Fernández Mallo often insists on the importance of representing complexity without complication—on writing which does not obfuscate, but rather reveals the poetic relationships among the elements in the world. One of his main poetic strategies is to translate universal codes (from science, mathematics, and visual art) into poetry or fiction, as though the world’s complexity might be ‘dream-catched’ into working hypotheses, theories, theorems, and formulas. The major challenge, therefore, for the translator of Nocilla Dream, must have been successfully to recreate the poetic experimentality of its language while maintaining the simplicity of the original text, a task Bunstead has succeeded in admirably.
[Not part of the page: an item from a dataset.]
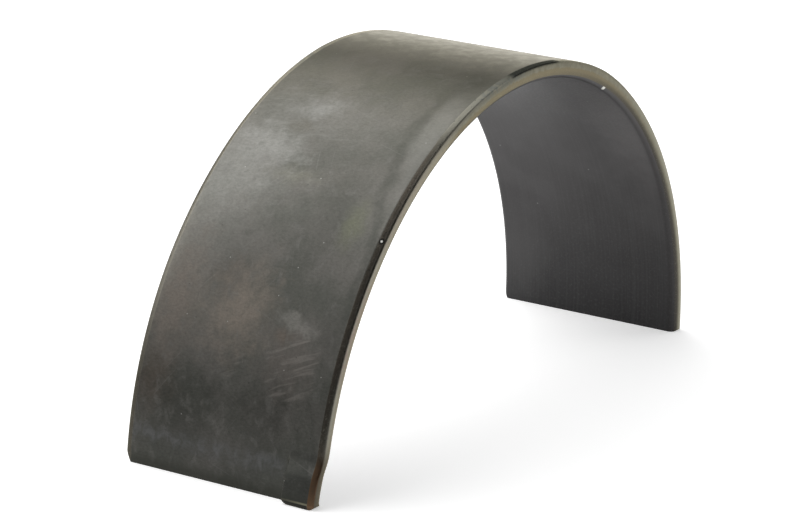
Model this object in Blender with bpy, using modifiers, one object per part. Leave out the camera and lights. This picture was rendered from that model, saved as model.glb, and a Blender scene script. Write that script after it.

This is an exciting moment for Spanish literature in English translation. Soon after Nocilla Dream, Javier Moreno’s Alma will be published by the New York–based Quantum Prose. However most of the best Spanish fictions and essays of the twenty-first century—such as those by Eloy Fernández Porta, Juan Francisco Ferré, Jorge Carrión, Vicente Luis Mora, and Robert Juan-Cantavella, to name but a few—remain unavailable in English. Let’s hope other publishers will soon follow the example of Fitzcarraldo Editions.